State v. Benton
South Carolina Court of Appeals
435 S.C. 250 (2021)
Charles Bryant Smith was known to have large amounts of cash. Tommy Lee Benton (defendant) and others decided to rob Smith. On April 18, 2014, Benton and others burgled Smith’s home. On April 26, Benton and others broke into Smith’s store and set it on fire. On April 29, Benton and others broke into Smith’s mobile home, where they handcuffed Smith, assaulted and robbed him, and then set the building on fire, killing Smith. The state charged Benton with murder, burglary, and arson. At Benton’s trial, the state sought to admit incriminating text messages sent from Benton’s phone. For example, on April 26, the date that Smith’s store burned down, Benton sent a text message telling the recipient to meet him at “CB’s furniture outlet.” During times that Benton admittedly possessed his phone, Benton exchanged frequent text messages with his girlfriend, Heather Faircloth, in which he told her that he loved her and talked about their family and engagement. The incriminating text messages were sent around the times Benton exchanged loving messages with Faircloth. The state also sought to admit incriminating Facebook messages extracted from Benton’s phone. The messages were sent to or from the account of Tommy Lee Kruspe.
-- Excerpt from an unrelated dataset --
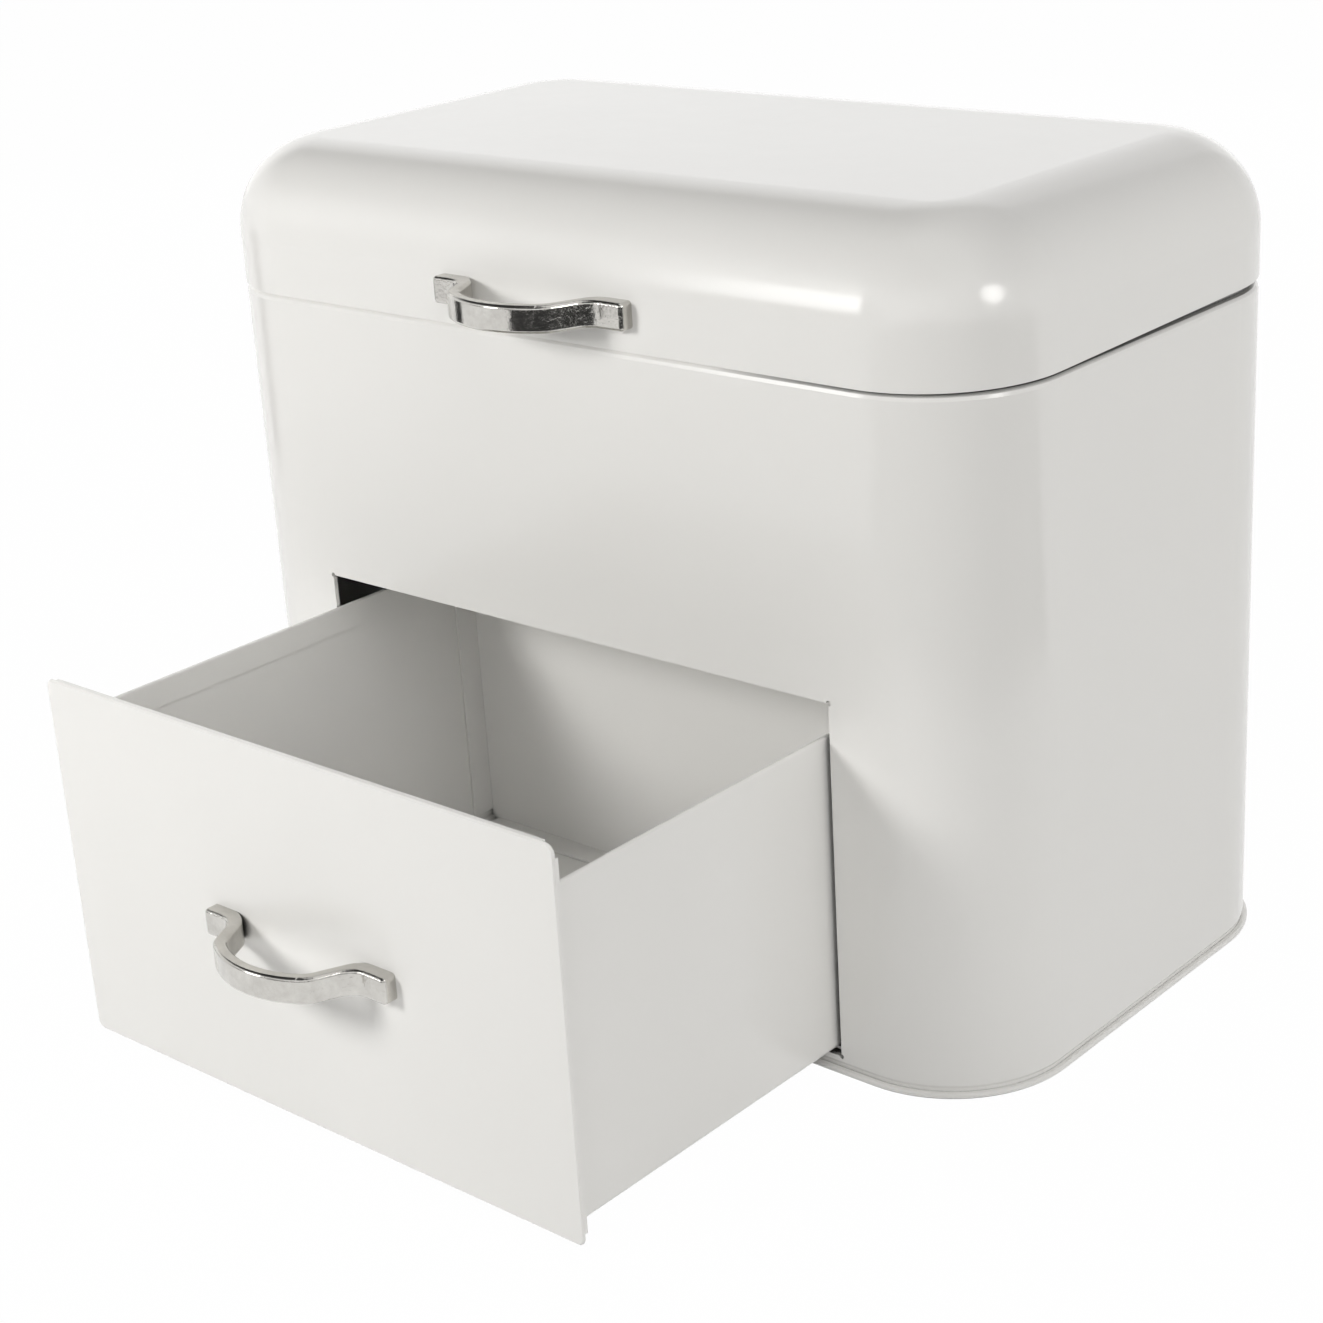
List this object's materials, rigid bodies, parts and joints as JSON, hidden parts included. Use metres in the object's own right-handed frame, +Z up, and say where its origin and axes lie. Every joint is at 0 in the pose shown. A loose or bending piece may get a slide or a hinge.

In several instances, Lisa Katlin Rose, the wife of one of Benton’s accomplices, messaged Kruspe about her husband’s role in the crimes. Kruspe’s responses were noncommittal. Rose testified that she thought she was communicating with Benton. However, the state did not adduce any further evidence linking Benton to the Facebook messages or showing that he possessed his phone during the relevant time period. The trial court admitted the messages. The jury convicted. Benton appealed to the South Carolina Court of Appeals, arguing that the trial court erroneously admitted the messages because the state had not properly authenticated them.